G1 – Muitos dos convidados são autores de não-ficção. Por que essa opção?
Paulo Werneck – É um equilíbrio [entre ficção e não ficção] igual dos anos anteriores. A gente faz um contagem, embora não tenha obrigação. Mas é natural, porque o Millôr era jornalista, gostava de se dizer jornalista. Acho natural que jornalistas estejam presentes.

Jornalismo é um assunto atual, seja na crítica, seja nos novos tipos de jornalismo que estão aparecendo, com essas experiências não corporativas. E também tem casos como o do [jornalista americano] Andrew Solomon, que investiga aspectos humanos. Acho que existe um traço nessa programação, que é o de trazer discussões que têm a ver com a vida real das pessoas. Não são discussões abstratas.

A questão da alimentação levantada pelo Michael Pollan, por exemplo, é algo que todo mundo enfrenta: como viver numa grande cidade comendo bem, sem comer coisas industriais. Já o Glenn Greenwald mostrou que se você é um cidadão comum, suas mensagens estão sendo armazenadas. E a própria questão da Amazônia – a gente tá vivendo a mudança climática.

G1 – Existe a preocupação de colocar na programação algo sobre o momento atual do Brasil? Em 2013, houve mesas sobre as manifestações de junho.
Paulo Werneck – Tem isso, mas é uma consequência do próprio país, que está enfrentando um momento muito politizado. No ano passado, a Flip respondeu a isso com mesas extras.

G1 – As eleições de outubro estão na pauta?
Paulo Werneck – As eleições vão acabar aparecendo de uma forma ou de outra nos debates. Estamos em época de pré-eleição – a plateia é muito politizada e os escritores também. Não senti necessidade de marcar um debate eleitoral, por exemplo, acho que isso vai ocorrer, de qualquer forma.

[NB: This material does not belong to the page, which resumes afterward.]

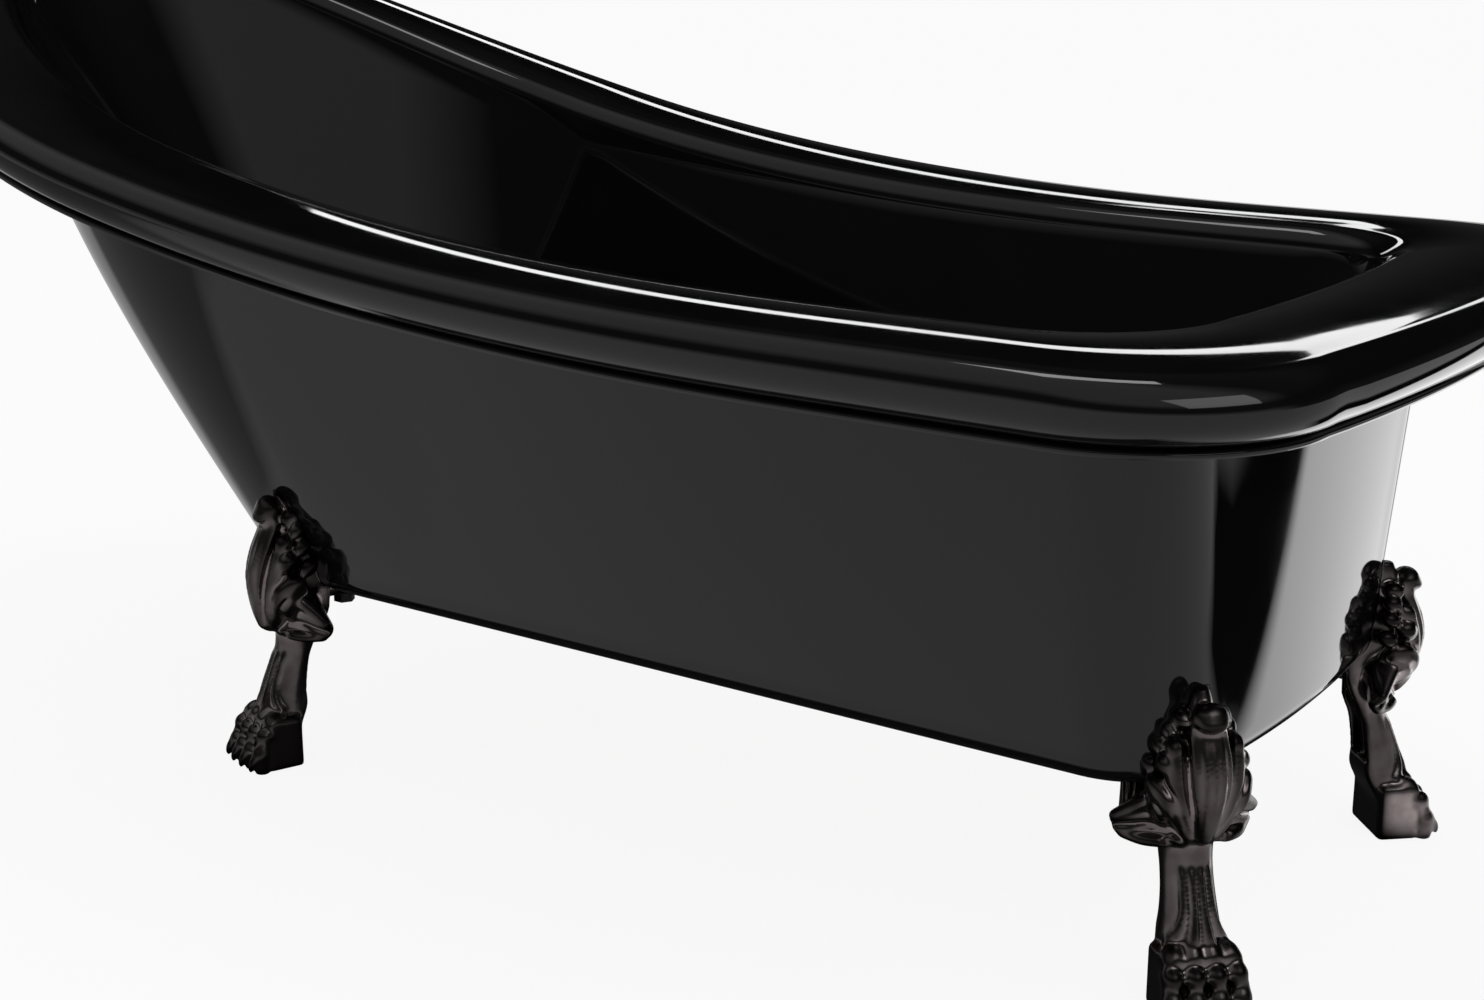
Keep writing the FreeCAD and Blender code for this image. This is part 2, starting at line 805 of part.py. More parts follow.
def build_fasteners(places):
    """Bolts with washers below each foot's shelf and nuts above the backing plates."""
    head_top = underside - gap - size("shelf_thickness") - size("washer_thickness")
    plate_top = underside + skin_wall + gap + size("plate_thickness")
    bolts, washers, nuts = [], [], []
    for index, point in enumerate(bolt_points(places)):
        head = doc.addObject("Part::Prism", "BoltHead%d" % index)
        head.Polygon = 6
        head.setExpression("Circumradius", cell("bolt_head_flats") + " / sqrt(3)")
        head.setExpression("Height", cell("bolt_head_height"))
        head.Placement = at(point.x, point.y, head_top - size("bolt_head_height"))
        shank = rod("BoltShank%d" % index, cell("bolt_radius"),
                    "Dimensions.shelf_thickness + Dimensions.skin_wall + Dimensions.plate_thickness"
                    " + Dimensions.nut_height + 6", at(point.x, point.y, head_top))
        bolts.append(fused("Bolt%d" % index, [head, shank]))
        disc = rod("WasherDisc%d" % index, cell("washer_radius"), cell("washer_thickness") + " - 0.1",
                   at(point.x, point.y, head_top + 0.05), 16)
        hole = bore("WasherHole%d" % index, cell("bolt_hole_radius"), cell("washer_thickness"),
                    at(point.x, point.y, head_top))
        washers.append(cut("Washer%d" % index, disc, hole))
        hexagon = doc.addObject("Part::Prism", "NutHexagon%d" % index)
        hexagon.Polygon = 6
        hexagon.setExpression("Circumradius", cell("bolt_head_flats") + " / sqrt(3)")
        hexagon.setExpression("Height", cell("nut_height"))
        hexagon.Placement = at(point.x, point.y, plate_top + 0.05)
        thread = bore("NutBore%d" % index, cell("bolt_radius") + " + 0.05",
                      cell("nut_height") + " + 1", at(point.x, point.y, plate_top))
        nuts.append(cut("Nut%d" % index, hexagon, thread))
    grouped("foot_bolts", bolts)
    grouped("foot_washers", washers)
    grouped("foot_nuts", nuts)


# ---------------------------------------------------------------- supports under the basin

def build_supports(places):
    """Board bonded under the basin floor, two box rails and a backing plate over each foot."""
    plate_bottom = underside + skin_wall + gap
    rail_bottom = plate_bottom + size("plate_thickness") + gap
    board_bottom = rail_bottom + size("rail_height") + gap
    board = box("BoardBlank", "Dimensions.board_end_x - Dimensions.board_head_x",
                cell("board_width"), cell("board_thickness"),
                at(size("board_head_x"), -size("board_width") / 2, board_bottom))
    round_hole = bore("BoardHole", cell("drain_body_radius") + " + 12", cell("board_thickness") + " * 3",
                      at(size("drain_x"), 0, board_bottom - size("board_thickness")), 24)
    slot = box("BoardSlot", "Dimensions.board_end_x - Dimensions.drain_x + 10",
               cell("board_slot_width"), cell("board_thickness") + " * 3",
               at(size("drain_x"), -size("board_slot_width") / 2, board_bottom - size("board_thickness")))
    cut("floor_board", board, fused("BoardOpenings", [round_hole, slot]))
    for side, label in ((-1, "right"), (1, "left")):
        start_x = size("rail_centre_x") - size("rail_length") / 2
        centre_y = side * size("rail_spread")
        outside = box("RailOutside_" + label, cell("rail_length"), cell("rail_width"),
                      cell("rail_height"),
                      at(start_x, centre_y - size("rail_width") / 2, rail_bottom))
        inside = box("RailInside_" + label, cell("rail_length") + " + 2",
                     "Dimensions.rail_width - 2 * Dimensions.rail_wall",
                     "Dimensions.rail_height - 2 * Dimensions.rail_wall",
                     at(start_x - 1, centre_y - size("rail_width") / 2 + size("rail_wall"),
                        rail_bottom + size("rail_wall")))
        cut("bearer_rail_" + label, outside, inside)
    plates = []
    for index, point in enumerate(bolt_points(places)):
        side = 1 if point.y > 0 else -1
        inner_y = size("rail_spread") - size("rail_width") / 2
        outer_y = abs(point.y) + size("plate_edge")
        lower_y = inner_y if side > 0 else -outer_y
        blank = box("PlateBlank%d" % index, cell("plate_length"), "%.3f" % (outer_y - inner_y),
                    cell("plate_thickness"),
                    at(point.x - size("plate_length") / 2, lower_y, plate_bottom))
        hole = bore("PlateHole%d" % index, cell("bolt_hole_radius"), cell("plate_thickness") + " * 3",
                    at(point.x, point.y, plate_bottom - size("plate_thickness")))
        plates.append(cut("Plate%d" % index, blank, hole))
    grouped("backing_plates", plates)


# ---------------------------------------------------------------- waste and plug

TURNED_SIDES = 32

def turned(name, profile, place, hollow=False):
    """Many-sided turned piece through (radius, height) steps; a hollow one closes on itself."""
    turns = [2 * math.pi * step / TURNED_SIDES for step in range(TURNED_SIDES)]
    rings = []
    for radius, height in profile:
        rings.append([(radius * math.cos(turn), radius * math.sin(turn), height) for turn in turns])
    feature = computed(name, faceted(rings, hollow))
    feature.Placement = place
    return feature


def ring(name, outer, inner, height, place, sides):
    """Flat many-sided ring."""
    outside = rod(name + "_outside", outer, height, place, sides)
    start = place.multiply(at(0, 0, -1))
    inside = bore(name + "_inside", inner, height + " + 2", start, 24)
    return cut(name, outside, inside)


def build_waste():
    """Waste fitting in the floor: flange, gasket, locknut, body with its tail, and the plug."""
    place = at(size("drain_x"), 0, floor_top)
    mouth = size("drain_mouth_radius")
    neck = size("drain_neck_radius")
    rim = size("drain_flange_radius")
    depth = size("drain_neck_depth")
    proud = size("drain_flange_height")
    turned("drain_flange", [(mouth, -depth), (neck, -depth), (neck, gap), (rim, gap), (rim - 1, 0.6 * proud),
                            (rim - 4, proud), (mouth, proud)], place, True)
    gasket_low = floor_top - wall - gap - size("gasket_thickness")
    ring("drain_gasket", cell("drain_body_radius"), cell("drain_neck_radius") + " + 0.3",
         cell("gasket_thickness"), at(size("drain_x"), 0, gasket_low), 24)
    nut_low = gasket_low - gap - size("locknut_height")
    ring("drain_locknut", cell("drain_body_radius"), cell("drain_neck_radius") + " + 0.1",
         cell("locknut_height"), at(size("drain_x"), 0, nut_low), 8)
    build_waste_body(nut_low)
    build_plug(place)


def build_waste_body(nut_low):
    """Cup below the floor with a straight tail down and a side port for the overflow hose."""
    cup_top = nut_low - gap
    x = size("drain_x")
    cup = rod("CupOutside", cell("drain_body_radius"), "%.3f - Dimensions.drain_body_bottom" % cup_top,
              at(x, 0, size("drain_body_bottom")), 24)
    tail = cylinder("TailOutside", cell("drain_tail_radius"),
                    "Dimensions.drain_body_bottom - Dimensions.drain_tail_end + 2",
                    at(x, 0, size("drain_tail_end")))
    along = Rotation(Vector(0, 1, 0), 90)
    port_at = Placement(Vector(x, 0, size("drain_port_height")), along)
    port = rod("PortOutside", cell("hose_bore") + " * 0.95", cell("drain_port_reach"), port_at)
    cup_bore = bore("CupInside", cell("drain_neck_radius") + " + 0.1", cell("drain_body_bottom"),
                    at(x, 0, size("drain_body_bottom") + 4), 24)
    tail_bore = bore("TailInside", cell("drain_tail_bore"), cell("drain_body_bottom"),
                     at(x, 0, size("drain_tail_end") - 5), 24)
    port_bore = rod("PortInside", cell("hose_bore") + " - 2", cell("drain_port_reach") + " + 5", port_at)
    outside = fused("WasteOutside", [cup, tail, port])
    cut("drain_body", outside, fused("WasteInside", [cup_bore, tail_bore, port_bore]))


def build_plug(place):
    """Push plug: domed cap with its seal ring on a stem that slides in a fixed guide."""
    rest = at(0, 0, size("drain_flange_height") + gap)
    cap_place = place.multiply(rest)
    stem = size("plug_stem_radius")
    radius = size("plug_radius")
    height = size("plug_height")
    turned("plug_cap", [(stem, -size("plug_stem_length")), (stem, 0), (radius, 0), (radius - 1, 0.5 * height),
                        (radius - 4, 0.8 * height), (0.5 * radius, height)], cap_place)
    ring("plug_seal", cell("drain_mouth_radius") + " - 1", cell("plug_stem_radius") + " + 0.2", "2",
         cap_place.multiply(at(0, 0, -2.3)), 24)
    guide = rod("GuideHub", cell("plug_stem_radius") + " + 4", "22",
                place.multiply(at(0, 0, -size("drain_neck_depth") + 8)))
    bars = []
    for index, turn in enumerate((0, 60, 120)):
        bar = box("GuideBar%d" % index, "Dimensions.drain_mouth_radius * 2 - 0.6", "3", "6",
                  place.multiply(at(0, 0, -size("drain_neck_depth") + 8, turn)).multiply(
                      at(-size("drain_mouth_radius") + 0.3, -1.5, 0)))
        bars.append(bar)
    guide_bore = bore("GuideBore", cell("plug_stem_radius") + " + 0.08", "60",
                      place.multiply(at(0, 0, -size("drain_neck_depth") - 5)), 24)
    cut("plug_guide", fused("GuideSolid", [guide] + bars), guide_bore)


# ---------------------------------------------------------------- overflow

def build_overflow():
    """Overflow cover, gasket, elbow and hose behind the foot-end wall."""
    frame = overflow_frame()
    inner = size("overflow_radius") - 6
    outer = size("overflow_cover_radius")
    depth = size("overflow_cover_depth")
    back = -size("overflow_stand_off")
    turned("overflow_cover", [(inner, back), (outer, back), (outer - 1, -0.5 * depth), (outer - 5, -depth),
                              (inner + 3, -0.9 * depth), (inner, -0.5 * depth)], frame, True)
    low = wall + gap
    ring("overflow_gasket", cell("overflow_body_radius"), cell("overflow_radius") + " - 1",
         cell("gasket_thickness"), frame.multiply(at(0, 0, low)), 24)
    start = low + size("gasket_thickness") + gap
    drum = rod("ElbowDrum", cell("overflow_body_radius"), cell("overflow_body_depth"),
               frame.multiply(at(0, 0, start)), 24)
    drum_bore = rod("ElbowBore", cell("overflow_radius") + " - 1", "Dimensions.overflow_body_depth - 3",
                    frame.multiply(at(0, 0, start - 1)), 24)
    spigot_x = hose_top().x
    spigot = rod("ElbowSpigot", cell("hose_bore") + " * 0.95", "50",
                 at(spigot_x, 0, size("overflow_height") - 58))
    spigot_bore = rod("SpigotBore", cell("hose_bore") + " - 2", "50",
                      at(spigot_x, 0, size("overflow_height") - 60))
    cut("overflow_elbow", fused("ElbowOutside", [drum, spigot]),
        fused("ElbowInside", [drum_bore, spigot_bore]))
    build_hose()


def hose_top():
    """Upper end of the hose, just below the elbow's drum."""
    frame = overflow_frame()
    middle = frame.multVec(Vector(0, 0, size("basin_wall") + 0.6 + size("gasket_thickness")
                                  + size("overflow_body_depth") / 2))
    return Vector(middle.x, 0, size("overflow_height") - 37)


HOSE_BEND_STEPS = 6


def build_hose():
    """Hose down the gap between the walls and back to the waste's side port, with two clips."""
    top = hose_top()
    bend = size("hose_bend")
    level = size("drain_port_height")
    port_end = size("drain_x") + size("drain_port_reach") - 22
    corner = Vector(top.x, 0, level)
    end = Vector(port_end, 0, level)
    turns = [math.pi / 2 * step / HOSE_BEND_STEPS for step in range(HOSE_BEND_STEPS + 1)]
    centre = corner + Vector(-bend, 0, bend)
    stations = [(top, 0.0)]
    stations += [(centre + Vector(math.cos(turn), 0, -math.sin(turn)) * bend, turn) for turn in turns]
    stations.append((end, math.pi / 2))
    skins = []
    for radius in (size("hose_radius"), size("hose_bore")):
        circles = []
        for point, turn in stations:
            circle = []
            for step in range(12):
                angle = 2 * math.pi * step / 12
                ahead = math.cos(angle) * radius
                circle.append((point.x + ahead * math.cos(turn), radius * math.sin(angle),
                               point.z - ahead * math.sin(turn)))
            circles.append(circle)
        skins.append(faceted(circles))
    computed("overflow_hose", skins[0].cut(skins[1]))
    clips = []
    for index, place in enumerate((
            Placement(top - UP * (size("clip_width") + 3), Rotation()),
            Placement(end + Vector(3, 0, 0), Rotation(Vector(0, 1, 0), 90)))):
        clips.append(ring("Clip%d" % index, "Dimensions.hose_radius + 0.1 + Dimensions.clip_thickness",
                          cell("hose_radius") + " + 0.1", cell("clip_width"), place, 24))
    grouped("hose_clips", clips)


# ---------------------------------------------------------------- assembly

places = foot_places()
build_basin()
build_skin([(point.x, point.y) for point in bolt_points(places)])
build_supports(places)
build_feet(places)
build_levellers(places)
build_fasteners(places)
build_waste()
build_overflow()
doc.recompute()

NODES = ["basin", "outer_skin", "floor_board", "bearer_rail_left", "bearer_rail_right",
         "backing_plates", "foot_bolts", "foot_washers", "foot_nuts",
         "drain_flange", "drain_gasket", "drain_locknut", "drain_body",
         "plug_cap", "plug_seal", "plug_guide",
         "overflow_cover", "overflow_gasket", "overflow_elbow", "overflow_hose", "hose_clips"]
for foot in FOOT_NAMES:
    NODES += ["foot_" + foot, "leveller_pad_" + foot, "leveller_screw_" + foot]

for item in doc.Objects:
    if "Invalid" in item.State or "Error" in item.State:
        raise RuntimeError("%s failed: %s" % (item.Label, item.State))
for name in NODES:
    shape = doc.getObject(name).Shape
    if shape.isNull() or not shape.isValid() or not shape.Solids:
        raise RuntimeError("%s has no valid solid" % name)

os.makedirs("parts", exist_ok=True)
for name in NODES:
    doc.getObject(name).Shape.exportStep("parts/%s.step" % name)
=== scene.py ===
"""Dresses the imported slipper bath: acrylic shells, cast lion-paw feet, waste, overflow and a studio."""
import functools
import math

import bmesh
import bpy
import numpy as np
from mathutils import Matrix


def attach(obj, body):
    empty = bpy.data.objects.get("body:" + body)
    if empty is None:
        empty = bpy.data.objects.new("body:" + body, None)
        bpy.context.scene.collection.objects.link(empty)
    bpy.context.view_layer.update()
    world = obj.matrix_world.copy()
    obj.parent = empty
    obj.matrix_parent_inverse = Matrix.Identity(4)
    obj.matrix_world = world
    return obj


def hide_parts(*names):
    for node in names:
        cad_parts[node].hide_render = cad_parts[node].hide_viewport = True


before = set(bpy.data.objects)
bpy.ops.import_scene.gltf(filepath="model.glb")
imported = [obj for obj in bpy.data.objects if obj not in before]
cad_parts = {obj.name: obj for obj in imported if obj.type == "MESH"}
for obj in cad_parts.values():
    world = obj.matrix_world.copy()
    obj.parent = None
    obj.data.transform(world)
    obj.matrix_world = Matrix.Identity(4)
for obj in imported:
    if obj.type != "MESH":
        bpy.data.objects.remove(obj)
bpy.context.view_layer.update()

import openvdb
from bpy.props import FloatProperty, FloatVectorProperty, PointerProperty
from mathutils import Matrix, Vector
from mathutils.bvhtree import BVHTree

bl_info = {
    "name": "Slipper bath",
    "version": (1, 0, 0),
    "blender": (4, 5, 0),
    "location": "3D View > Sidebar > Slipper bath",
    "description": "Builds the visible surfaces of a freestanding slipper bath on its packed frame",
    "category": "Object",
}

MM = 0.001
BODY = "tub"


# ---- sizes and finishes

def length(name, description, default):
    """Length property in metres."""
    return FloatProperty(name=name, description=description, default=default, unit="LENGTH", precision=4)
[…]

Às vezes, a função da Flip é muito mais trazer novas perspectivas de debate político do que apenas abordar todos aqueles debates que já estão acontecendo. Só de levar o [antropólogo carioca] Eduardo Viveiros de Castro, o Davi Kopenawa, que são críticos do que está acontecendo na Amazônia hoje, isso uma forma de interferir no debate intelectual brasileiro. E de uma perspectiva não partidária. Não estamos querendo uma discussão partidária, e, sim, trazer novas perspectivas.